* START *

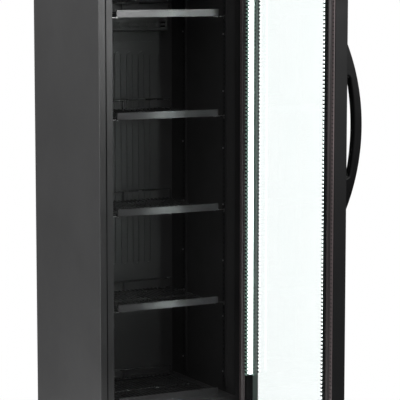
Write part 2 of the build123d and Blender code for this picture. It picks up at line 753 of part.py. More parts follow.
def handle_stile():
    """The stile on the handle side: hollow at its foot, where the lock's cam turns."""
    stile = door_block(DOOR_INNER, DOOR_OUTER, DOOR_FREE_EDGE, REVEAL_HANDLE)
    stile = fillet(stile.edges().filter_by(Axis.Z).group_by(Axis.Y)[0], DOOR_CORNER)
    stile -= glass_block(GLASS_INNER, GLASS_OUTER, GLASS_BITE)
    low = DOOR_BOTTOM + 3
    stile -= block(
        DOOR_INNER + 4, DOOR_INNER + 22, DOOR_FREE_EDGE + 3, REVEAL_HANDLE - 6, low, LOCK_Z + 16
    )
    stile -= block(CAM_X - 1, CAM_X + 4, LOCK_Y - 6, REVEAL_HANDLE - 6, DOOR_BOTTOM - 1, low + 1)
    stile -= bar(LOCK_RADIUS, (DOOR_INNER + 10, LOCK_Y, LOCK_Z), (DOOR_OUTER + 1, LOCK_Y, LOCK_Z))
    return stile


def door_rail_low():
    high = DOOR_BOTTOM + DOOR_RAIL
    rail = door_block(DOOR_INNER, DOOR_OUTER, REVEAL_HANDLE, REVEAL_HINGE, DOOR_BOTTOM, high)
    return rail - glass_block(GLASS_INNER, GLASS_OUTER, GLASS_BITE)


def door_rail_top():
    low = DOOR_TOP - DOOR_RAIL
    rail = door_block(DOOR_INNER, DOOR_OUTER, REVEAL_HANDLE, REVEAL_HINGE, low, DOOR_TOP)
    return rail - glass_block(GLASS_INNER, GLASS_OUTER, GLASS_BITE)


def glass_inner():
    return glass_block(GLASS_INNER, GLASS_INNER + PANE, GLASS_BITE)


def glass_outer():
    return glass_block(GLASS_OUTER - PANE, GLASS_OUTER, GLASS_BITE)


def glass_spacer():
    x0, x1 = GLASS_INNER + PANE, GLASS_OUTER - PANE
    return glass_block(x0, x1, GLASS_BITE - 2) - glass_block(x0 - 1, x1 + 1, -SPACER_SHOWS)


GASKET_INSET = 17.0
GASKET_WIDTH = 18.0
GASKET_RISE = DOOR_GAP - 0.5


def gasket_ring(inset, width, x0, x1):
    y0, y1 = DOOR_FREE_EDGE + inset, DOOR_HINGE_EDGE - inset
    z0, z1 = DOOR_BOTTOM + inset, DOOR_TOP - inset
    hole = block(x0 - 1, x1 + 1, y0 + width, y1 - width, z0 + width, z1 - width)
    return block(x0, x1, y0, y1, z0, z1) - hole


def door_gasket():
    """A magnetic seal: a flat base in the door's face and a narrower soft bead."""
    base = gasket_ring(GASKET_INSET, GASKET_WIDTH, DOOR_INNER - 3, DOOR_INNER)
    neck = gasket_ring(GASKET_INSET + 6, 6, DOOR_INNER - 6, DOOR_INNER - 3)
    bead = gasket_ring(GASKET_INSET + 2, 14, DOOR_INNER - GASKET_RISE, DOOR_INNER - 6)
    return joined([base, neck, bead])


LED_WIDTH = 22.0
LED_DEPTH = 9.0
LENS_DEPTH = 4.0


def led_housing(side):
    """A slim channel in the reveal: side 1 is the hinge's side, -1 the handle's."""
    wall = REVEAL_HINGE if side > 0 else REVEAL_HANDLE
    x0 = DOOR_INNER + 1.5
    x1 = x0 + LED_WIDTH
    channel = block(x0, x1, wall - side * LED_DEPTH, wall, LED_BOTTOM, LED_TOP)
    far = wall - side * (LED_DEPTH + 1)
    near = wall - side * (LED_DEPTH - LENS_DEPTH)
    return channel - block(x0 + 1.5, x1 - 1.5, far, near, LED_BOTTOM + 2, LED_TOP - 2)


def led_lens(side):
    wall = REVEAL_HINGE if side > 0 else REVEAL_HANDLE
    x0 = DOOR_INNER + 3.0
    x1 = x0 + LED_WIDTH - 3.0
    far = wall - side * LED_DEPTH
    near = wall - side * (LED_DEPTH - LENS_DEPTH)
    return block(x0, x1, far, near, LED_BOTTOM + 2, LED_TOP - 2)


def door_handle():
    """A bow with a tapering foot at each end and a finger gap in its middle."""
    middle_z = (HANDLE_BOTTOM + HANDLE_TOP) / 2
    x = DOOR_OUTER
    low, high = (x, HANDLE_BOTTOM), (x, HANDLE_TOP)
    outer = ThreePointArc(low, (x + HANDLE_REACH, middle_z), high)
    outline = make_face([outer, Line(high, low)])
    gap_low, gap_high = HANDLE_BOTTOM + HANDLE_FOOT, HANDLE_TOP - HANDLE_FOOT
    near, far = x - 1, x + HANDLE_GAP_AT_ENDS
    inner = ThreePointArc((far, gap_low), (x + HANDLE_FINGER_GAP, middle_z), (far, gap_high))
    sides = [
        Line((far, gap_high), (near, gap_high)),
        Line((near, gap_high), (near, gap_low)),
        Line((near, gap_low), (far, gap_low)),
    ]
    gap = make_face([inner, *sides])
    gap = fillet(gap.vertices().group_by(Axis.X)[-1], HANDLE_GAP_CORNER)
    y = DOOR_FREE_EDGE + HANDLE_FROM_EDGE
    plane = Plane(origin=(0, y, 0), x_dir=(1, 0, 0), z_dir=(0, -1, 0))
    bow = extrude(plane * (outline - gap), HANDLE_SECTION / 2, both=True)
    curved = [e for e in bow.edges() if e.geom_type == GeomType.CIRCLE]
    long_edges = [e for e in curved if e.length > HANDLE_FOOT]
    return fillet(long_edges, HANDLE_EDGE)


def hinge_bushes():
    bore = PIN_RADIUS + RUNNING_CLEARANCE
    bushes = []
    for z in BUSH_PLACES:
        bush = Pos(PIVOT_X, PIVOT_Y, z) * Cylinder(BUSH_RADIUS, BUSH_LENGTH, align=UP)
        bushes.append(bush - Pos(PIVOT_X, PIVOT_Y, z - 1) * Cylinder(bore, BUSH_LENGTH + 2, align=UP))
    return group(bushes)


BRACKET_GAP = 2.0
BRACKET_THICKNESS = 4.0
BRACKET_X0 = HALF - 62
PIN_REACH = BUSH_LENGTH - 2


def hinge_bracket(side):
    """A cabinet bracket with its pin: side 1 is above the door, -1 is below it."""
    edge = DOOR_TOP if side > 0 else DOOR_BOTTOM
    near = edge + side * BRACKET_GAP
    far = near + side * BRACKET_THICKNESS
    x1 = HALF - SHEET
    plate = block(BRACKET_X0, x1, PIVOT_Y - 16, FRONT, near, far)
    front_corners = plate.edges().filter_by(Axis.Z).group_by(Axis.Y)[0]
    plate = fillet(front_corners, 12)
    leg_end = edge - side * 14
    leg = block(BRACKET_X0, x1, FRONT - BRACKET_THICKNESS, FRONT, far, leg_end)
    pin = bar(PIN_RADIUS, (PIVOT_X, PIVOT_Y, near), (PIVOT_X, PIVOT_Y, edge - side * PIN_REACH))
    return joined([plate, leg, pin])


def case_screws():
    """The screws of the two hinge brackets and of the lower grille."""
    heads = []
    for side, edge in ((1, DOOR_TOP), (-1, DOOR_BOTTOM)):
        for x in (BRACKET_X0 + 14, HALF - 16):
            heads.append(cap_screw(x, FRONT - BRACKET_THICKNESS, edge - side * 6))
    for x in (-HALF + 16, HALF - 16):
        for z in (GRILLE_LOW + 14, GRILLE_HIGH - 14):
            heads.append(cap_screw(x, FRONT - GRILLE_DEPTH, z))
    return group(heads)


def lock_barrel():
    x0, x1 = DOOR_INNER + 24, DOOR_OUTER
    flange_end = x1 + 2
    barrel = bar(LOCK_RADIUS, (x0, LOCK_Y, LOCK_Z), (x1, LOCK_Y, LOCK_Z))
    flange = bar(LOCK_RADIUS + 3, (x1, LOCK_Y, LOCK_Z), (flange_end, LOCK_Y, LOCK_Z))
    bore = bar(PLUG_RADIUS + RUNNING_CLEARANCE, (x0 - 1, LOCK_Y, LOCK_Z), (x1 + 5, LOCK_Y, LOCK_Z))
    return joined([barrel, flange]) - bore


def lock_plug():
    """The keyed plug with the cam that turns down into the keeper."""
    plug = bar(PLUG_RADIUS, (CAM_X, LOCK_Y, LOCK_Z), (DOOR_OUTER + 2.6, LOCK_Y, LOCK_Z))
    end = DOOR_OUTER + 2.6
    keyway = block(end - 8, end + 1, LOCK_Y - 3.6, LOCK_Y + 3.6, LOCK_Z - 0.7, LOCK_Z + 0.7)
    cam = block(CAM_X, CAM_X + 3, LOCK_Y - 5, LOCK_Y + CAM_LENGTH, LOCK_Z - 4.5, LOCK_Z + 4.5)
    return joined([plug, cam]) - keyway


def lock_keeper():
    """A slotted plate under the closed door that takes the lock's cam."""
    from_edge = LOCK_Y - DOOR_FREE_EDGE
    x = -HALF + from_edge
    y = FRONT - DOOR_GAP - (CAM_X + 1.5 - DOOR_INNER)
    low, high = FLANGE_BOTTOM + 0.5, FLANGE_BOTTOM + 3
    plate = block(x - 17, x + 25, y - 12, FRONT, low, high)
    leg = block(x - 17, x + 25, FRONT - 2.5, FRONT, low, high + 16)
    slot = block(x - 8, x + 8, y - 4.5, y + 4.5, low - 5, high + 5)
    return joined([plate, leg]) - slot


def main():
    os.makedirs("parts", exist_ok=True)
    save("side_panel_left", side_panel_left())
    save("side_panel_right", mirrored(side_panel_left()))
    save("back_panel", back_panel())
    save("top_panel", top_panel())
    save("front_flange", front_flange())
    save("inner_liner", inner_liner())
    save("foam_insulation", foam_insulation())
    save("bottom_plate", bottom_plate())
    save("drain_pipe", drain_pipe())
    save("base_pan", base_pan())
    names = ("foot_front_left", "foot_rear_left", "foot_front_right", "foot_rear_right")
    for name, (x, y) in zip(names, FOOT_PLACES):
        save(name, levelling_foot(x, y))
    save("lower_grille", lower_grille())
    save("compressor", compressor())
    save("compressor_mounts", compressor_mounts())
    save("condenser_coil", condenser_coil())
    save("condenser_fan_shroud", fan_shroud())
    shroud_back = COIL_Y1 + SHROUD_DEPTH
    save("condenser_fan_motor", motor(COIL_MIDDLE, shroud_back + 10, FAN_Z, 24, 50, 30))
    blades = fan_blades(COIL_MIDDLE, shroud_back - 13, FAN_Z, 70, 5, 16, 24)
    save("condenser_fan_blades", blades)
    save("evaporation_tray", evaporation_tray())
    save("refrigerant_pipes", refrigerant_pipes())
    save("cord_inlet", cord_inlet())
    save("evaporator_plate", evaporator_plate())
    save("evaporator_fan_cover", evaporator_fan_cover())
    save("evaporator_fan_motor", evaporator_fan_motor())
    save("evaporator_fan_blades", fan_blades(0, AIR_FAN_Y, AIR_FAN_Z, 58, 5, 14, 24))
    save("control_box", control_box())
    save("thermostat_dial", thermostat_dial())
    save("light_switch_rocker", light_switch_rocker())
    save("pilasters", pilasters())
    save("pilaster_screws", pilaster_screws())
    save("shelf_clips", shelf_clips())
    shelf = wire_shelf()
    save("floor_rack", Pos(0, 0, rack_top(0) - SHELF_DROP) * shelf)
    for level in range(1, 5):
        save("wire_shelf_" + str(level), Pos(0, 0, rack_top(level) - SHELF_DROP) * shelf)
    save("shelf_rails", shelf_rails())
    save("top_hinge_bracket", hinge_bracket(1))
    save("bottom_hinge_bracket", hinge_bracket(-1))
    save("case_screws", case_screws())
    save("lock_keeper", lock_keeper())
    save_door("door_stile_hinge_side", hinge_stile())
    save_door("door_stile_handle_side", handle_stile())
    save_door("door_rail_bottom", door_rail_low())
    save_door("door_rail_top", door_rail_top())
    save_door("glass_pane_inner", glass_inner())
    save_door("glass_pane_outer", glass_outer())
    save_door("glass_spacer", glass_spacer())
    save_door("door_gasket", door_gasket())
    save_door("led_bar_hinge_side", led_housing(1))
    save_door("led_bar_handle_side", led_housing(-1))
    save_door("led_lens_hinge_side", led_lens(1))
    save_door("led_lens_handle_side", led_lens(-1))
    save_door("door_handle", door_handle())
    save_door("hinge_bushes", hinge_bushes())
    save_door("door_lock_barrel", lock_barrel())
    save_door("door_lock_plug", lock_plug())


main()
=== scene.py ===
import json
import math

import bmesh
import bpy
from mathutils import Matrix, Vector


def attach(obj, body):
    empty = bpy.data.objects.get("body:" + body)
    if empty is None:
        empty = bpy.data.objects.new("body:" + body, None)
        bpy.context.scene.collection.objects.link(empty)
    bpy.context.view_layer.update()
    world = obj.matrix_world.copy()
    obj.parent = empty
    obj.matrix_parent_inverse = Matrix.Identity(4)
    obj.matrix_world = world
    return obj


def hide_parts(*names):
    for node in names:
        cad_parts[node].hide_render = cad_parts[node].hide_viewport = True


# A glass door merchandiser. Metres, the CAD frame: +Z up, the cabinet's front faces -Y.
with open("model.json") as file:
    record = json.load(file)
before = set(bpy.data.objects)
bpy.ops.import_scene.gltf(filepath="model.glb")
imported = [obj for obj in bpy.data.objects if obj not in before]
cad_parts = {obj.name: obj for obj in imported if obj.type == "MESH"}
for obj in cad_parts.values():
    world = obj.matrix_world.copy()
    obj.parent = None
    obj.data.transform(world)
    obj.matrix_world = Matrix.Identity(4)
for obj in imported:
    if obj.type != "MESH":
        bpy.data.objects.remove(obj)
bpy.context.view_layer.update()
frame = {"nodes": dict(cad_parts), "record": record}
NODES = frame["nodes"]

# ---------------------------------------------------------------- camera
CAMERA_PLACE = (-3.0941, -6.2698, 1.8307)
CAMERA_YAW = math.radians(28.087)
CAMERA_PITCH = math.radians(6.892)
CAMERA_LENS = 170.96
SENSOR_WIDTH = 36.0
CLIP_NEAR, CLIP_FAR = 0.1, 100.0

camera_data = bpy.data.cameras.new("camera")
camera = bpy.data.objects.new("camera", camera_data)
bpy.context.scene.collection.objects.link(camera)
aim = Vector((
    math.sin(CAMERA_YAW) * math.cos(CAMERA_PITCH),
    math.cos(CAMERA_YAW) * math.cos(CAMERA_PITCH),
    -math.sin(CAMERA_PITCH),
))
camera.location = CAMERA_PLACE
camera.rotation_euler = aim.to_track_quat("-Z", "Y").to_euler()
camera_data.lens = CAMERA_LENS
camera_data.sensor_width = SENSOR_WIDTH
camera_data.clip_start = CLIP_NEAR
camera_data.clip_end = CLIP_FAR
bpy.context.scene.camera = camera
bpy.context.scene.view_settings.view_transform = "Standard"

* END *

> _The problem_
Copy exactly the lines from the line with "obj.matrix_world = Matrix.Identity(4)" up to and including the line with "CLIP_NEAR, CLIP_FAR = 0.1, 100.0", and no other lines.

> _The result_
    obj.matrix_world = Matrix.Identity(4)
for obj in imported:
    if obj.type != "MESH":
        bpy.data.objects.remove(obj)
bpy.context.view_layer.update()
frame = {"nodes": dict(cad_parts), "record": record}
NODES = frame["nodes"]

# ---------------------------------------------------------------- camera
CAMERA_PLACE = (-3.0941, -6.2698, 1.8307)
CAMERA_YAW = math.radians(28.087)
CAMERA_PITCH = math.radians(6.892)
CAMERA_LENS = 170.96
SENSOR_WIDTH = 36.0
CLIP_NEAR, CLIP_FAR = 0.1, 100.0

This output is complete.